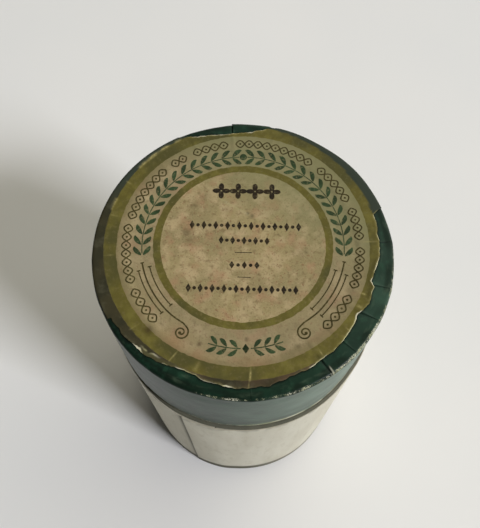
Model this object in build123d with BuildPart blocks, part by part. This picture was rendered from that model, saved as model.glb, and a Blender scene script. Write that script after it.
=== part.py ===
from build123d import *
import os
from math import cos, radians, sin

# A moulded phonograph cylinder in its round pasteboard carton, with a slip-on lid.
# The carton stands on z = 0 with its axis on Z, and the lid is closed. Millimetres and degrees.

# The closed carton
total_height = 117.0
lid_radius = 35.0
lid_height = 30.25
body_radius = 35.8
neck_showing = 2.5

# Papers, boards and cloth
cover_paper = 0.25
label_paper = 0.2
base_paper_thickness = 0.2
lid_disc_board = 2.2
base_board = 2.0
neck_board = 2.0
pad_cloth = 2.0
lining_cloth = 2.5
neck_play = 0.3
lining_play = 0.3

# How the cover papers are turned over
tab_length = 8.5
lid_turn_in = 10.0
base_turn_in = 8.0
lap_width = 9.0
lid_corner_radius = 0.9
base_paper_margin = 2.3
neck_edge_bevel = 0.3
lining_edge_bevel = 0.8
lining_below_neck = 1.0

# The moulded cylinder
record_length = 108.0
record_radius = 27.8
bore_narrow_radius = 21.3
bore_wide_radius = 22.8
bore_land = 4.0
bore_end_bevel = 0.6
land_ramp = 0.7
rib_count = 8
rib_height = 0.9
rib_crest = 1.8
rib_foot = 3.4
groove_margin = 4.0
groove_depth = 0.15
groove_ramp = 0.4
title_bevel_height = 2.2
title_bevel_width = 1.1
foot_bevel = 0.8

# Heights, from the top of the label down to the record's foot
tabs_top = total_height - label_paper
lid_disc_top = tabs_top - cover_paper
neck_top = lid_disc_top - lid_disc_board
lid_low = total_height - lid_height
body_top = lid_low - neck_showing
body_low = base_paper_thickness
board_low = body_low + cover_paper
floor_top = board_low + base_board
pad_top = floor_top + pad_cloth
lining_top = neck_top - lining_below_neck

# Radii, from the record out to the lid
lining_inner = record_radius + lining_play
neck_inner = lining_inner + lining_cloth
neck_radius = neck_inner + neck_board
lid_turn_in_radius = neck_radius + neck_play
rim_inner = lid_turn_in_radius + cover_paper
rim_outer = lid_radius - cover_paper
tube_outer = body_radius - cover_paper
tabs_inner = lid_radius - tab_length
turn_in_end = body_radius - base_turn_in

# Directions of the slits between the lid's folded tabs: hand cut, so unevenly spaced
slit_angles = (
    4, 20, 37, 56, 76, 95, 113, 131, 150, 167, 184,
    200, 217, 229, 241, 250, 273, 288, 303.5, 315.5, 330.5, 344,
)
slit_width = 0.3
open_slit_angle = 303.5
open_slit_width = 0.9
slit_inner = tabs_inner - 0.1
slit_outer = lid_radius - 0.5
base_slit_count = 16
base_slit_outer = body_radius - 1.5

# Directions of the lapped joints in the two cover papers
body_seam_angle = 244.4
lid_seam_angle = 80.0

# The label lies a little behind the lid's centre. Its margin is whole along two stretches, each
# with a first and a last direction, and torn away between them.
label_centre = (-0.07, 1.68)
label_radius = 35.2
label_over_corner = 0.25
label_step = 0.6
back_stretch = (16, 80)
left_stretch = (113, 212)
back_tear = ((83, 32.2), (85, 30.6), (95, 30.4), (101, 30.6), (106, 30.9), (110, 31.9))
front_tear = (
    (213, 34.3), (222, 34.2), (227, 33.6), (232, 33.2), (240, 32.6), (246, 32.3), (252, 32.7),
    (256, 33.4), (262, 34.2), (270, 34.2), (280, 34.5), (283, 33.2), (293, 32.7), (303, 32.4),
    (312, 31.8), (320, 31.3), (326, 30.8), (330, 31.6), (340, 31.5), (342, 30.5), (345, 30.6),
    (350, 31.3), (362, 31.5), (374, 31.6),
)


def polar(angle, radius, centre=(0, 0)):
    """The point at a direction and a distance from a centre."""
    return (centre[0] + radius * cos(radians(angle)), centre[1] + radius * sin(radians(angle)))


def ring(outer, inner):
    """A ring drawn in the sketch that is open."""
    Circle(outer)
    Circle(inner, mode=Mode.SUBTRACT)


def lap_points(radius, angle, step):
    """Three points of an arc across a cover paper's lap: a step out at its free edge, none at its end."""
    half_turn = lap_width / radians(2 * radius)
    return [polar(angle + k * half_turn, radius + step * (1 - k / 2)) for k in range(3)]


def corner_points(radius, height, size):
    """Four points round a top corner of that size, from the wall at a radius up to its top."""
    return [
        (radius - size + size * cos(radians(turn)), height - size + size * sin(radians(turn)))
        for turn in (0, 30, 60, 90)
    ]


def bore_radius(height):
    """The taper's radius at a height above the record's foot, between the two end lands."""
    share = (height - bore_land) / (record_length - 2 * bore_land)
    return bore_narrow_radius + share * (bore_wide_radius - bore_narrow_radius)


# The body tube: convolute-wound pasteboard, the carton's outer wall below the lid.
with BuildPart() as body_tube:
    with BuildSketch(Plane.XY.offset(board_low)):
        ring(tube_outer, neck_radius)
    extrude(amount=body_top - board_low)

# The base: a pasteboard disc set inside the tube's foot.
with BuildPart() as base_disc:
    with BuildSketch(Plane.XY.offset(board_low)):
        Circle(neck_radius)
    extrude(amount=base_board)

# The body's printed cover: a sheet round the tube, lapped at its joint and turned in under the base.
with BuildPart() as body_wrap:
    with BuildSketch(Plane.XY.offset(body_low)):
        ring(body_radius, tube_outer)
    extrude(amount=body_top - body_low)
    with BuildSketch(Plane.XY.offset(body_low)):
        ring(body_radius, turn_in_end)
        with PolarLocations(turn_in_end, base_slit_count):
            Rectangle(2 * (base_slit_outer - turn_in_end), slit_width, mode=Mode.SUBTRACT)
    extrude(amount=cover_paper)
    with BuildSketch(Plane.XY.offset(board_low)):
        with BuildLine():
            inner = ThreePointArc(*lap_points(body_radius, body_seam_angle, 0))
            outer = ThreePointArc(*lap_points(body_radius, body_seam_angle, cover_paper))
            Line(inner @ 0, outer @ 0)
        make_face()
    extrude(amount=body_top - board_low)

# The base paper: a disc pasted over the turned-in tabs, which the carton stands on.
with BuildPart() as base_paper:
    with BuildSketch():
        Circle(body_radius - base_paper_margin)
    extrude(amount=base_paper_thickness)

# The neck: an inner tube that stands proud of the body, for the lid to slip over and rest on.
with BuildPart() as neck_tube:
    with BuildSketch(Plane.XY.offset(floor_top)):
        ring(neck_radius, neck_inner)
    extrude(amount=neck_top - floor_top)
    rim_edges = neck_tube.edges().filter_by(GeomType.CIRCLE).group_by(Axis.Z)[-1]
    chamfer(rim_edges, length=neck_edge_bevel)

# The lining: napped cotton pasted inside the neck tube, which holds the record by its sides.
with BuildPart() as flannel_lining:
    with BuildSketch(Plane.XY.offset(pad_top)):
        ring(neck_inner, lining_inner)
    extrude(amount=lining_top - pad_top)
    soft_edges = flannel_lining.edges().filter_by(GeomType.CIRCLE).group_by(Axis.Z)[-1]
    chamfer(soft_edges, length=lining_edge_bevel)

# The base pad: a disc of the same cloth under the record.
with BuildPart() as base_pad:
    with BuildSketch(Plane.XY.offset(floor_top)):
        Circle(neck_inner)
    extrude(amount=pad_cloth)

# The record: a moulded tube with a tapered bore. Ribs round the bore stop at the taper, so that
# only they and the two end lands touch the mandrel. The title end is up and has a broad bevel.
with BuildPart() as record_cylinder:
    foot = pad_top
    head = pad_top + record_length
    with BuildSketch(Plane.XZ):
        bore_points = [(bore_narrow_radius, foot), (bore_narrow_radius, foot + bore_land)]
        rib_pitch = (record_length - 2 * bore_land) / (rib_count + 1)
        for number in range(rib_count):
            middle = bore_land + (number + 1) * rib_pitch
            for offset_z, rise in ((-rib_foot, 0), (-rib_crest, 1), (rib_crest, 1), (rib_foot, 0)):
                height = middle + offset_z / 2
                bore_points.append((bore_radius(height) + rib_height * (1 - rise), foot + height))
        bore_points.insert(2, (bore_narrow_radius + rib_height, foot + bore_land + land_ramp))
        bore_points.append((bore_wide_radius + rib_height, head - bore_land - land_ramp))
        bore_points += [(bore_wide_radius, head - bore_land), (bore_wide_radius, head - bore_end_bevel)]
        outside_points = [
            (bore_wide_radius + bore_end_bevel, head),
            (record_radius - title_bevel_width, head),
            (record_radius, head - title_bevel_height),
            (record_radius, head - title_bevel_height - groove_margin),
            (record_radius - groove_depth, head - title_bevel_height - groove_margin - groove_ramp),
            (record_radius - groove_depth, foot + foot_bevel + groove_margin + groove_ramp),
            (record_radius, foot + foot_bevel + groove_margin),
            (record_radius, foot + foot_bevel),
            (record_radius - foot_bevel, foot),
        ]
        with BuildLine():
            Polyline(*bore_points, *outside_points, close=True)
        make_face()
    revolve(axis=Axis.Z)

# The lid's rim: a short wound tube with a softened top corner.
with BuildPart() as lid_rim:
    with BuildSketch(Plane.XZ):
        with BuildLine():
            Polyline(
                (rim_inner, lid_low + cover_paper),
                (rim_outer, lid_low + cover_paper),
                *corner_points(rim_outer, lid_disc_top, lid_corner_radius - cover_paper),
                (rim_inner, lid_disc_top),
                close=True,
            )
        make_face()
    revolve(axis=Axis.Z)

# The lid's top: a pasteboard disc set flush inside the rim, which rests on the neck.
with BuildPart() as lid_disc:
    with BuildSketch(Plane.XY.offset(neck_top)):
        Circle(rim_inner)
    extrude(amount=lid_disc_board)

# The lid's cover: one sheet round the rim, turned up inside it at the foot, and slit into tabs
# that are folded over the top corner and pasted down on the disc.
with BuildPart() as lid_wrap:
    with BuildSketch(Plane.XZ):
        with BuildLine():
            Polyline(
                (tabs_inner, tabs_top),
                *reversed(corner_points(lid_radius, tabs_top, lid_corner_radius)),
                (lid_radius, lid_low),
                (lid_turn_in_radius, lid_low),
                (lid_turn_in_radius, lid_low + lid_turn_in),
                (rim_inner, lid_low + lid_turn_in),
                (rim_inner, lid_low + cover_paper),
                (rim_outer, lid_low + cover_paper),
                *corner_points(rim_outer, lid_disc_top, lid_corner_radius - cover_paper),
                (tabs_inner, lid_disc_top),
                close=True,
            )
        make_face()
    revolve(axis=Axis.Z)
    with BuildSketch(Plane.XY.offset(lid_low)):
        with BuildLine():
            inner = ThreePointArc(*lap_points(lid_radius, lid_seam_angle, 0))
            outer = ThreePointArc(*lap_points(lid_radius, lid_seam_angle, cover_paper))
            Line(inner @ 0, outer @ 0)
        make_face()
    extrude(amount=lid_height - 2 * lid_corner_radius)
    with BuildSketch(Plane.XY.offset(lid_disc_top)):
        for angle in slit_angles:
            width = open_slit_width if angle == open_slit_angle else slit_width
            middle = polar(angle, (slit_inner + slit_outer) / 2)
            with Locations(Location((*middle, 0), (0, 0, angle))):
                Rectangle(slit_outer - slit_inner, width)
    extrude(amount=cover_paper, mode=Mode.SUBTRACT)

# The label: a round paper that steps up over the tabs' ends, with its margin torn away in places.
with BuildPart() as lid_label:
    label_edge = lid_radius - lid_corner_radius + label_over_corner
    with BuildSketch(Plane.XZ):
        with BuildLine():
            Polyline(
                (0, lid_disc_top),
                (tabs_inner - label_step, lid_disc_top),
                (tabs_inner, tabs_top),
                (label_edge, tabs_top),
                (label_edge, total_height),
                (tabs_inner, total_height),
                (tabs_inner - label_step, lid_disc_top + label_paper),
                (0, lid_disc_top + label_paper),
                close=True,
            )
        make_face()
    revolve(axis=Axis.Z)
    with BuildSketch(Plane.XY.offset(lid_disc_top)):
        with BuildLine():
            ends = []
            for first, last in (back_stretch, left_stretch):
                middle = (first + last) / 2
                arc = ThreePointArc(
                    *(polar(angle, label_radius, label_centre) for angle in (first, middle, last))
                )
                ends.append((arc @ 0, arc @ 1))
            back_points = [polar(angle, radius, label_centre) for angle, radius in back_tear]
            front_points = [polar(angle, radius, label_centre) for angle, radius in front_tear]
            Polyline(ends[0][1], *back_points, ends[1][0])
            Polyline(ends[1][1], *front_points, ends[0][0])
        make_face()
    extrude(amount=cover_paper + label_paper, mode=Mode.INTERSECT)

pieces = {
    "body_tube": body_tube,
    "base_disc": base_disc,
    "body_wrap": body_wrap,
    "base_paper": base_paper,
    "neck_tube": neck_tube,
    "flannel_lining": flannel_lining,
    "base_pad": base_pad,
    "record_cylinder": record_cylinder,
    "lid_rim": lid_rim,
    "lid_disc": lid_disc,
    "lid_wrap": lid_wrap,
    "lid_label": lid_label,
}

os.makedirs("parts", exist_ok=True)
for name, piece in pieces.items():
    piece.part.label = name
    export_step(piece.part, f"parts/{name}.step")
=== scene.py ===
# %% [markdown]
# # A phonograph cylinder in its carton
# A moulded phonograph cylinder was sold in a round pasteboard carton. A tall body and a short lid
# are covered with paper, a printed label is pasted on the lid, and napped cotton inside holds the
# record. This notebook dresses the measured model of that carton: the model gives every size, and
# the cells below give paper, board, print, cloth and wax, with the wear of a hundred years.

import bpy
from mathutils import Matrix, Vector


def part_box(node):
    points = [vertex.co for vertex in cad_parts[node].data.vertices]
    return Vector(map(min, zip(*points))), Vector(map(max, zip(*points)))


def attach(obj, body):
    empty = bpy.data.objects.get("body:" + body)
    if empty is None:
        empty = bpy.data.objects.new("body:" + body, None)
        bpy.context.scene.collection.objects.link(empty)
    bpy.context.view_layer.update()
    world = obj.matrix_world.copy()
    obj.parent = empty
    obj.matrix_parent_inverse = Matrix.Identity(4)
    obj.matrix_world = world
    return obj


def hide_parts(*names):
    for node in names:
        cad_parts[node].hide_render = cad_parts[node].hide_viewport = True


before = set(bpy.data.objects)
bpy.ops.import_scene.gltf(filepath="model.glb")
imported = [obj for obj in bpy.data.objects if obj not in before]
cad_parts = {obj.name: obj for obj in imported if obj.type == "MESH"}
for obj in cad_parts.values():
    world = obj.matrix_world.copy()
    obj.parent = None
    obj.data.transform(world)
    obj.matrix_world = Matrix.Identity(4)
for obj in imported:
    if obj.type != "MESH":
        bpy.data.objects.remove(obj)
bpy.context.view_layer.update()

# %% [markdown]
# ## Sizes
# All of this notebook's sizes are in millimetres, as a carton maker would write them, and become
# metres only when a mesh is made. Sizes that the measured model already holds are read from its
# pieces, so a change there carries through. Directions are in degrees, counter-clockwise seen from
# above, with 0 to the right and 270 towards the front of the label.

import bmesh
import bpy
import numpy as np
from mathutils import Matrix, Vector

MM = 0.001


def size_of(node):
    """A piece of the measured model: its lowest and highest point and its radius, in mm."""
    low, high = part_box(node)
    return low[2] / MM, high[2] / MM, high[0] / MM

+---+

#### STATED GOAL:
Print only the lines that run from the start of the listing to the line bearing "lining_play = 0.3"; please keep the first line and that last one, exactly as they appear.

#### FINISHED TASK:
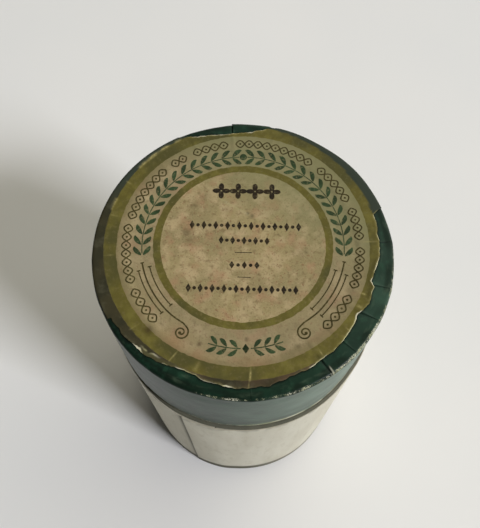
Model this object in build123d with BuildPart blocks, part by part. This picture was rendered from that model, saved as model.glb, and a Blender scene script. Write that script after it.
=== part.py ===
from build123d import *
import os
from math import cos, radians, sin

# A moulded phonograph cylinder in its round pasteboard carton, with a slip-on lid.
# The carton stands on z = 0 with its axis on Z, and the lid is closed. Millimetres and degrees.

# The closed carton
total_height = 117.0
lid_radius = 35.0
lid_height = 30.25
body_radius = 35.8
neck_showing = 2.5

# Papers, boards and cloth
cover_paper = 0.25
label_paper = 0.2
base_paper_thickness = 0.2
lid_disc_board = 2.2
base_board = 2.0
neck_board = 2.0
pad_cloth = 2.0
lining_cloth = 2.5
neck_play = 0.3
lining_play = 0.3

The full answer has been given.